UNIDENTIFIED MALE: Everyone wants to know, is there a pod or not?
TRUMP: The pod?
UNIDENTIFIED MALE: You've seen the movie are Air Force One?
UNIDENTIFIED MALE: There's a pod that flies out of the back?
MOOS: You know, when Harrison Ford playing the president is hustled into the pod as the plane comes under attack.
TRUMP: there are a couple of secrets, I don't think we are supposed to be talking about.
MOOS: When they open the pod, Harrison Ford had stayed on the plane to fight the bad guys. But the president's design may not pass with flying colors, nit if congressional Democrats had their way. The House Arm Services Committee voted to limit changes to Air Force One without Congressional approval, probably leaving President Trump fuming. Jeanne Moos, CNN, New York.

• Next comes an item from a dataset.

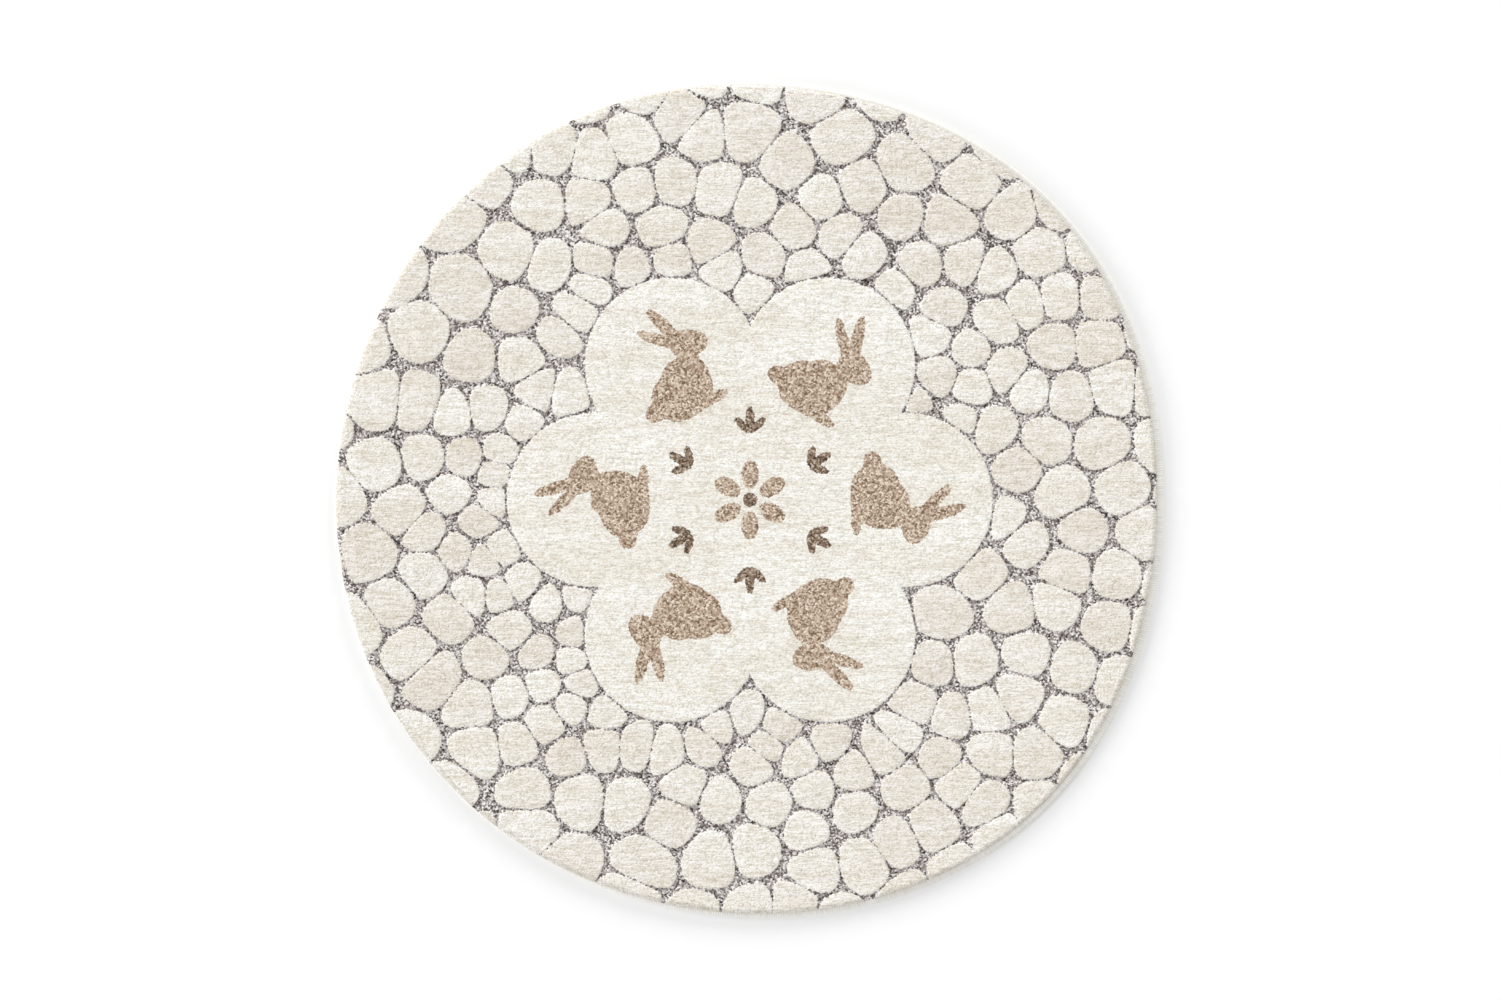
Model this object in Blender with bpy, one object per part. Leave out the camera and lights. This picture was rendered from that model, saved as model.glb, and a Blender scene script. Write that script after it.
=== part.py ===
"""A round rug for a child's room, woven in high and low pile.

The rug lies flat with its underside at z = 0 and its centre on the z axis. Cream pebbles and one scalloped
centre field stand up from a low ground, and thick overlock thread runs round the cut edge.
Metres, +Z up.
"""
from math import atan2, cos, hypot, pi, radians, sin

import bmesh
import bpy
import numpy as np
from mathutils import Vector

# ---- the rug ----
RUG_RADIUS = 0.6055        # mean radius, to the outside of the overlock
GROUND_HEIGHT = 0.0085     # backing and low pile
PILE_HEIGHT = 0.0120       # backing and high pile
SHOULDER = 0.0050          # how far a raised edge slopes in before it is level
# The cut edge is not a true circle: waves round it, as (waves in a turn, swell, direction of a crest).
EDGE_WAVES = (
    (2, 0.0035, radians(-70)),
    (3, 0.0032, radians(60)),
    (4, 0.0048, radians(39)),
    (5, 0.0016, radians(-34)),
)
EDGE_STEPS = 96

# ---- the overlock thread round the edge ----
OVERLOCK_WIDTH = 0.0070
OVERLOCK_HEIGHT = 0.0068
OVERLOCK_STEPS = 5         # steps round the outer half of its section
CLEARANCE = 0.0003         # between the thread and the carpet

# ---- the centre field: overlapping round lobes ----
LOBES = 6
LOBE_DISTANCE = 0.225      # from the rug's centre to a lobe's centre
LOBE_RADIUS = 0.125
FIELD_STEPS = 72

# ---- the pebbles ----
PEBBLES = 225              # before the rim cuts some away
PEBBLE_SEED = 20
NEAR_SPACING = 0.066       # between pebble centres beside the field
FAR_SPACING = 0.105        # and at the rim
SETTLING_TURNS = 6
SAMPLE_PITCH = 0.006
OVERRUN = 0.050            # the pattern goes on past the rim, which cuts it
DRIFT = 0.012              # pebbles are drawn out and pushed together this much
DRIFT_LENGTH = 0.20        # from one such place to the next
GROOVE = 0.0045            # ground between two pebbles where they are closest
FIELD_CLEAR = 0.016        # from the field to the nearest pebble's centre, at the least
ROUNDNESS = 7.0            # lower is rounder
LEAST_LEAN = 0.05          # keeps a pebble with nothing beside it from running on for ever
PEBBLE_STEPS = 12
EDGE_LAND = 0.0020         # level ground between a cut pebble and the carpet's edge
SMALLEST_PEBBLE = 0.014    # a cut pebble narrower than this is left out


def edge_outline():
    """Points of the rug's outline, centred on the z axis by its extent."""
    turn = np.arange(EDGE_STEPS) * (2 * pi / EDGE_STEPS)
    reach = np.full(EDGE_STEPS, RUG_RADIUS)
    for waves, swell, crest in EDGE_WAVES:
        reach += swell * np.cos(waves * (turn - crest))
    points = np.stack([reach * np.cos(turn), reach * np.sin(turn)], axis=1)
    return points - (points.max(axis=0) + points.min(axis=0)) / 2


def drawn_in(outline, distance):
    """The same outline, this much nearer to the rug's centre."""
    reach = np.hypot(outline[:, 0], outline[:, 1])
    return outline * (1 - distance / reach)[:, None]


def field_reach(turn):
    """Distance from the rug's centre to the scalloped edge of the field, in the direction turn."""
    spread = 2 * pi / LOBES
    off_axis = (turn + spread / 2) % spread - spread / 2
    across = LOBE_DISTANCE * np.sin(off_axis)
    return LOBE_DISTANCE * np.cos(off_axis) + np.sqrt(LOBE_RADIUS**2 - across**2)


def pebble_centres():
    """Centres of the pebbles, small beside the field and larger towards the rim.

    Scattered points settle to the middle of their share of the ground, as in a paved path. A slow drift then
    draws the pebbles out one way here and another way there.
    """
    limit = RUG_RADIUS + OVERRUN
    ticks = np.arange(-limit, limit, SAMPLE_PITCH)
    ground = np.stack(np.meshgrid(ticks, ticks), axis=-1).reshape(-1, 2)
    reach = np.hypot(ground[:, 0], ground[:, 1])
    edge = field_reach(np.arctan2(ground[:, 1], ground[:, 0])) + GROOVE
    inside = (reach < limit) & (reach > edge)
    ground = ground[inside]
    outward = (reach[inside] - edge[inside]) / (RUG_RADIUS - edge[inside])
    spacing = NEAR_SPACING + (FAR_SPACING - NEAR_SPACING) * outward
    chance = spacing**-2 / np.sum(spacing**-2)
    weight = spacing**-4
    scatter = np.random.default_rng(PEBBLE_SEED)
    centres = ground[scatter.choice(len(ground), PEBBLES, replace=False, p=chance)]
    for _ in range(SETTLING_TURNS):
        apart = ((ground[:, None, :] - centres[None, :, :]) ** 2).sum(axis=2)
        owner = np.argmin(apart, axis=1)
        total = np.bincount(owner, weight, PEBBLES)
        for axis in range(2):
            centres[:, axis] = np.bincount(owner, weight * ground[:, axis], PEBBLES) / total
    centres += DRIFT * np.sin(centres[:, ::-1] * (2 * pi / DRIFT_LENGTH) + (1.0, 2.5))
    reach = np.hypot(centres[:, 0], centres[:, 1])
    return centres[reach > field_reach(np.arctan2(centres[:, 1], centres[:, 0])) + FIELD_CLEAR]


def pebble_sides(centre, centres):
    """The straight lines that a pebble stays within, as unit normals and distances from its centre."""
    to_others = centres - centre
    apart = np.hypot(to_others[:, 0], to_others[:, 1])
    near = (apart > 0) & (apart < 2.5 * FAR_SPACING)
    lobe_turn = np.arange(LOBES) * (2 * pi / LOBES)
    to_lobes = LOBE_DISTANCE * np.stack([np.cos(lobe_turn), np.sin(lobe_turn)], axis=1) - centre
    lobe_apart = np.hypot(to_lobes[:, 0], to_lobes[:, 1])
    normals = np.concatenate([to_others[near] / apart[near, None], to_lobes / lobe_apart[:, None]])
    distances = np.concatenate([(apart[near] - GROOVE) / 2, lobe_apart - LOBE_RADIUS - GROOVE])
    return normals, distances


def pebble_reach(turn, normals, distances):
    """Distance from a pebble's centre to its rounded edge, in the direction turn."""
    lean = np.clip(normals[:, 0] * cos(turn) + normals[:, 1] * sin(turn), LEAST_LEAN, None)
    return np.sum((lean / distances) ** ROUNDNESS) ** (-1 / ROUNDNESS)


def narrowest(outline):
    """The least width of an outline, over twelve directions."""
    turn = np.arange(12) * (pi / 12)
    across = np.array(outline) @ np.stack([np.cos(turn), np.sin(turn)])
    return (across.max(axis=0) - across.min(axis=0)).min()


def pebble_outline(centre, centres, edge):
    """A pebble's outline, cut where the carpet's edge crosses it. Empty where too little of it is left."""
    normals, distances = pebble_sides(centre, centres)
    bm = bmesh.new()
    bmesh.ops.create_circle(bm, cap_ends=True, segments=PEBBLE_STEPS, radius=1.0)
    for vert in bm.verts:
        turn = atan2(vert.co.y, vert.co.x)
        vert.co *= pebble_reach(turn, normals, distances)
    bmesh.ops.translate(bm, verts=bm.verts, vec=(*centre, 0))
    for start, end in zip(edge, np.roll(edge, -1, axis=0)):
        along = Vector((*(end - start), 0)).normalized()
        outward = Vector((along.y, -along.x, 0))
        bmesh.ops.bisect_plane(
            bm,
            geom=bm.verts[:] + bm.edges[:] + bm.faces[:],
            plane_co=Vector((*start, 0)) - outward * EDGE_LAND,
            plane_no=outward,
            clear_outer=True,
        )
    bmesh.ops.remove_doubles(bm, verts=bm.verts, dist=SHOULDER / 2)
    outline = [tuple(loop.vert.co.xy) for face in bm.faces for loop in face.loops]
    bm.free()
    return outline if outline and narrowest(outline) > SMALLEST_PEBBLE else []


def add_loop(bm, outline, height):
    """A closed loop of edges through an outline's points, at one height."""
    verts = [bm.verts.new((x, y, height)) for x, y in outline]
    return [bm.edges.new((verts[i - 1], verts[i])) for i in range(len(verts))]


def add_part(name, bm, colour, roughness):
    """Turn a bmesh into a named object with its own material, in the rug's collection."""
    bmesh.ops.recalc_face_normals(bm, faces=bm.faces)
    mesh = bpy.data.meshes.new(name)
    bm.to_mesh(mesh)
    bm.free()
    mesh.shade_smooth()
    mesh.set_sharp_from_angle(angle=radians(35))
    material = bpy.data.materials.new(name)
    material.use_nodes = True
    shader = material.node_tree.nodes["Principled BSDF"]
    shader.inputs["Base Color"].default_value = (*colour, 1.0)
    shader.inputs["Roughness"].default_value = roughness
    shader.inputs["Metallic"].default_value = 0.0
    mesh.materials.append(material)
    rug.objects.link(bpy.data.objects.new(name, mesh))


def make_pile_carpet(edge):
    """One flat piece of carpet, with the centre field and the pebbles raised in its top face."""
    turn = np.arange(FIELD_STEPS) * (2 * pi / FIELD_STEPS)
    reach = field_reach(turn)
    centres = pebble_centres()
    outlines = [np.stack([reach * np.cos(turn), reach * np.sin(turn)], axis=1)]
    outlines += [pebble_outline(centre, centres, edge) for centre in centres]
    outlines = [outline for outline in outlines if len(outline)]

    bm = bmesh.new()
    rim = add_loop(bm, edge, GROUND_HEIGHT)
    raised = [add_loop(bm, outline, GROUND_HEIGHT) for outline in outlines]
    every_edge = bm.edges[:]
    bmesh.ops.triangle_fill(bm, use_beauty=True, edges=every_edge, normal=(0, 0, 1))
    for outline, loop in zip(outlines, raised):
        top = bmesh.ops.contextual_create(bm, geom=loop)["faces"]
        bmesh.ops.recalc_face_normals(bm, faces=bm.faces)
        bmesh.ops.inset_individual(
            bm,
            faces=top,
            thickness=min(SHOULDER, narrowest(outline) * 0.3),
            depth=PILE_HEIGHT - GROUND_HEIGHT,
            use_even_offset=True,
        )
    sides = bmesh.ops.extrude_edge_only(bm, edges=rim)["geom"]
    low = [item for item in sides if isinstance(item, bmesh.types.BMVert)]
    bmesh.ops.translate(bm, verts=low, vec=(0, 0, -GROUND_HEIGHT))
    bmesh.ops.contextual_create(bm, geom=[item for item in bm.edges if item.is_boundary])
    add_part("pile_carpet", bm, (0.80, 0.77, 0.70), 0.95)


def make_edge_overlock(outline):
    """The thread whipped round the cut edge: flat below, upright inside and half round outside."""
    bulge = OVERLOCK_HEIGHT / 2
    section = [(-OVERLOCK_WIDTH, OVERLOCK_HEIGHT), (-OVERLOCK_WIDTH, 0)]
    for step in range(OVERLOCK_STEPS + 1):
        rise = pi * (step / OVERLOCK_STEPS - 0.5)
        section.append((bulge * (cos(rise) - 1), bulge * (sin(rise) + 1)))
    bm = bmesh.new()
    verts = [bm.verts.new((RUG_RADIUS + x, 0, z)) for x, z in section]
    edges = [bm.edges.new((verts[i - 1], verts[i])) for i in range(len(verts))]
    bmesh.ops.spin(
        bm,
        geom=verts + edges,
        cent=(0, 0, 0),
        axis=(0, 0, 1),
        angle=2 * pi,
        steps=EDGE_STEPS,
        use_merge=True,
    )
    for vert in bm.verts:
        place = outline[round(atan2(vert.co.y, vert.co.x) / (2 * pi / EDGE_STEPS)) % EDGE_STEPS]
        reach = hypot(*place)
        share = (reach + vert.co.xy.length - RUG_RADIUS) / reach
        vert.co.xy = place * share
    add_part("edge_overlock", bm, (0.86, 0.84, 0.79), 0.85)


for existing in list(bpy.data.objects):
    bpy.data.objects.remove(existing, do_unlink=True)
rug = bpy.data.collections.new("round_pebble_rug")
bpy.context.scene.collection.children.link(rug)
rug_outline = edge_outline()
make_pile_carpet(drawn_in(rug_outline, OVERLOCK_WIDTH + CLEARANCE))
make_edge_overlock(rug_outline)
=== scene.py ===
"""A round rug for a child's room: a woven backing, cream and marl cut pile, and an overlocked edge."""
from math import ceil, cos, pi, radians, sin

import bmesh
import bpy
import numpy as np
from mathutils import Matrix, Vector


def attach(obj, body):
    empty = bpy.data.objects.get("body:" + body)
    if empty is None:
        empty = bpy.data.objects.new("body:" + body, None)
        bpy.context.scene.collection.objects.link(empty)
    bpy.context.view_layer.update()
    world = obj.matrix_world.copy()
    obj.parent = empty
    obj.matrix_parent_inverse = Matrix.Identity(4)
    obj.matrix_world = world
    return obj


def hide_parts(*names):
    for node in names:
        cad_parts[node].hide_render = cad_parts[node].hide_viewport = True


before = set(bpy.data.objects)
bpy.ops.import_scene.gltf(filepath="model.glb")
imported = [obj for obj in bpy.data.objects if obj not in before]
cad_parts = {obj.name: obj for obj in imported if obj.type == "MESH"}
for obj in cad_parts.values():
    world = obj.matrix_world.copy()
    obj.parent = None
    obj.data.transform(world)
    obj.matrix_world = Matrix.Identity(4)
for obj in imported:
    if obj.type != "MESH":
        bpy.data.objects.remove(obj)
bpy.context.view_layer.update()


# ---- The woven backing ----
# A flat cloth of jute and cotton, woven together with the pile and hidden under it. The rug is cut round from
# the woven length afterwards, by hand, so its edge waves a little and isn't a true circle.

RUG_RADIUS = 0.6055                 # mean radius, to the outside of the edge thread
EDGE_WAVES = (                      # waves in a turn, swell, direction of a crest
    (2, 0.0035, radians(-70)),
    (3, 0.0032, radians(60)),
    (4, 0.0048, radians(39)),
    (5, 0.0016, radians(-34)),
)
CUT_MARGIN = 0.0073                 # from the outside of the edge thread in to the pile's cut edge
BACKING_TUCK = 0.0050               # how far the backing runs out past the pile, into the edge thread
BACKING_TOP = 0.0019
BACKING_UNDERSIDE = 0.0004
OUTLINE_STEPS = 720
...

VANIER: People in Western China may have been getting high. Thousands of years ago scientists say they found the oldest known social use of cannabis at the 2500-year-old burial site in China near the Pakistan border. They suggested the drug may had been used to communicate with the departed or perhaps the divide. They say the cannabis was most likely burned like incense in a holder like the one shown here. It was then released into a confined space rather than being smoked as it's typically used today.
American superstar Taylor Swift has just surprised her fans with a new release of a new song and the announcement of a new album. Her latest single, "You need to calm down," came out just a few hours ago. And it takes aim at opponents of the LGBT rights movement. Fittingly, it was released right in the middle of pride month. The song will be on her new album, "Lover," set for release on august 23rd. It will be Swift's first full album since reputation in 2017.
All right, thank you so much for joining us, I'm Cyril Vanier. The news continues with Max Foster in London. You are watching CNN. Stay with us.